Sorry about that, it's 1 dwarf gourami not 2, thanks for the reminder to fix that. I'm not sure what's causing the algae problem...It's not exposed to that much light...Could be overfeeding. I'll try feeding even less, but as it is I feed very little only every other day...


----------



## Puffer Pita (Jun 16, 2006)

What are your tank stats? What size is it, how much lighting, do you inject CO2, use fertilizer, etc.? And what kind of algae is it?


----------



## Ajreoandoeka (Aug 11, 2005)

Well, it's a 5g, been set up for about 4 months now. I will work on getting readings for you. It has 1 fluorescent light bulb, and I don't inject anything or do anything special like that.
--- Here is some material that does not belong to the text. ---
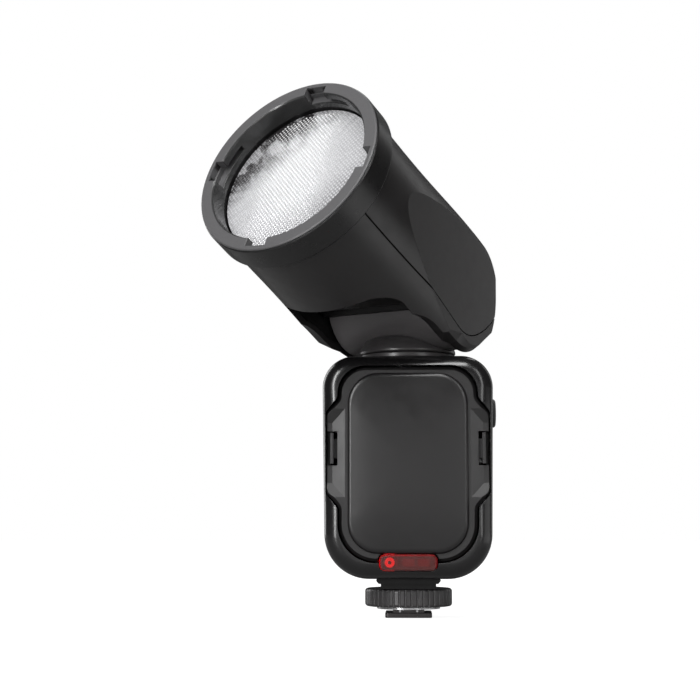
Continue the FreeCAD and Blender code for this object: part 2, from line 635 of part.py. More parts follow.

Like I said the only fish in there right now are the gourami and the pleco, and the pleco will be moving out shortly.

The algae is a lighter brown color. I had some darker brown awhile back, but this is much lighter, almost a reddish brown really. At this point, it's not a big problem, because the Pleco takes care of it. I'm just concerned about how things will go once he's moved.


Edited: For my lack of grammar skills :/


----------



## Puffer Pita (Jun 16, 2006)

Ok, that sounds like brown diatoms, which aren't really algae. They usually go away on their own eventually. Best thing for that, IMO, are otos. You could get a couple of otos for a 5g with one DG in it and be fine. There's not really anything you can do to prevent brown diatoms so don't really need to do a balancing act. Just stick to low light plants and you should be fine.


----------



## Ajreoandoeka (Aug 11, 2005)

Alright thanks for the info, sorry it took a couple of tries for me to get you all the info you needed. I had already been considering ottos, as my friend just got them for one of his tanks. 

So, I'll plan on getting 2 of them once I move the Pleco out. (Quarantine in the 2.5 first???)


----------



## Puffer Pita (Jun 16, 2006)

Its always recommended to QT for at least 2 weeks minimum before adding fish to an existing tank.


----------